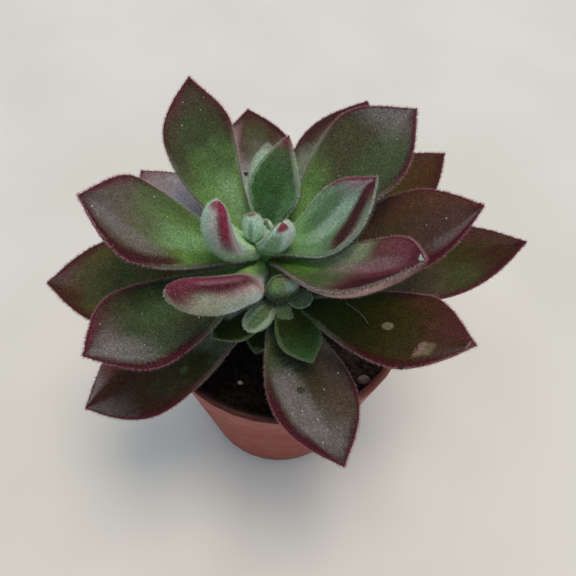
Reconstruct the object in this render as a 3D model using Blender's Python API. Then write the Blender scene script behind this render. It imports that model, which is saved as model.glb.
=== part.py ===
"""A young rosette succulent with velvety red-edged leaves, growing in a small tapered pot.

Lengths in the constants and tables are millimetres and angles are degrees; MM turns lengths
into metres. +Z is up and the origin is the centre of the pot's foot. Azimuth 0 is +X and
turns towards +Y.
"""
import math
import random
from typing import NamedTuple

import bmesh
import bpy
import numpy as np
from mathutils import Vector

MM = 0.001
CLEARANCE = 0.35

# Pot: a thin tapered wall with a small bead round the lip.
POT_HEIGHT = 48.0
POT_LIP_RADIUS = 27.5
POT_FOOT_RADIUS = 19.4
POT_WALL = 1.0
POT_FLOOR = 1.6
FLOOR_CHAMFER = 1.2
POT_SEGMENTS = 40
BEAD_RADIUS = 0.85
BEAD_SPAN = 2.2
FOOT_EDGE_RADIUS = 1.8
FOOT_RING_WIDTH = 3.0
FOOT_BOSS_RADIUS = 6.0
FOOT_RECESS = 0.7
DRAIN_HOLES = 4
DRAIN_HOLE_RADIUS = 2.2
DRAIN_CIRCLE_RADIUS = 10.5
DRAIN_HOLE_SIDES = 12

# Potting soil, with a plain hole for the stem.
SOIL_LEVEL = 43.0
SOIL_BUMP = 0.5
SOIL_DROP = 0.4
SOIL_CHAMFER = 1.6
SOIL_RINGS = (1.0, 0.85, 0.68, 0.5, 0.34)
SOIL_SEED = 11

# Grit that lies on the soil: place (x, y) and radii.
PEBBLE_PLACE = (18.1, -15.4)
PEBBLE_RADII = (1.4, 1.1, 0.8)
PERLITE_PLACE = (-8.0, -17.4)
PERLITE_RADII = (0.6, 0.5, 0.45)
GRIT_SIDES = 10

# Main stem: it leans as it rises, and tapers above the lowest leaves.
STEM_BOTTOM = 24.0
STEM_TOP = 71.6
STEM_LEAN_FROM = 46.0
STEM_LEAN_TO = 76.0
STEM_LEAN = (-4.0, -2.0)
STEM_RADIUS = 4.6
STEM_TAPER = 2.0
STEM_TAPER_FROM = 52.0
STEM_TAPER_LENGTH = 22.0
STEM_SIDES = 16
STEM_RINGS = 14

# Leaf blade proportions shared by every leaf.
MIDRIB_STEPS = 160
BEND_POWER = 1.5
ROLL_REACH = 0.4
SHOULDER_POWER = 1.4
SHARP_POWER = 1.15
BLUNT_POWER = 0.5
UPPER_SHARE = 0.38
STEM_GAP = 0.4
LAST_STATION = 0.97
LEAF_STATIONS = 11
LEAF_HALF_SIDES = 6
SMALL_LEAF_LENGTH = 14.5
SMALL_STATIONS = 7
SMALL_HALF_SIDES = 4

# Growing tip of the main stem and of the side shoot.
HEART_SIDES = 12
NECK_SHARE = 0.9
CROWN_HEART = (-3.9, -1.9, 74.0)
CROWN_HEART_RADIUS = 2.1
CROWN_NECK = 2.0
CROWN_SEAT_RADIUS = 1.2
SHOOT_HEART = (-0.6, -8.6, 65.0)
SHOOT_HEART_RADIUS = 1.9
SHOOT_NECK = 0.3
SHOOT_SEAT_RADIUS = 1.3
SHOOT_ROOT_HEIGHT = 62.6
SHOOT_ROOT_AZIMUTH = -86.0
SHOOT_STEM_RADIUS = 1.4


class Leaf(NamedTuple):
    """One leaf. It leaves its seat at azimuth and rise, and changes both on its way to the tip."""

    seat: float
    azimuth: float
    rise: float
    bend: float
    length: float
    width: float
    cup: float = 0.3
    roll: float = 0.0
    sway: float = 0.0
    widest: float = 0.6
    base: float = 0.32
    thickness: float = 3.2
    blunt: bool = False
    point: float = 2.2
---
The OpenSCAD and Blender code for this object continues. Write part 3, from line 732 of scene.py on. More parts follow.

**WHAT YOU HAVE TO DO:** Retype only what lies between the line bearing "Reconstruct the object" and the line bearing "small tapered pot.", keeping both of those lines.

**OUTPUT OF THE TASK:**
Reconstruct the object in this render as a 3D model using Blender's Python API. Then write the Blender scene script behind this render. It imports that model, which is saved as model.glb.
=== part.py ===
"""A young rosette succulent with velvety red-edged leaves, growing in a small tapered pot.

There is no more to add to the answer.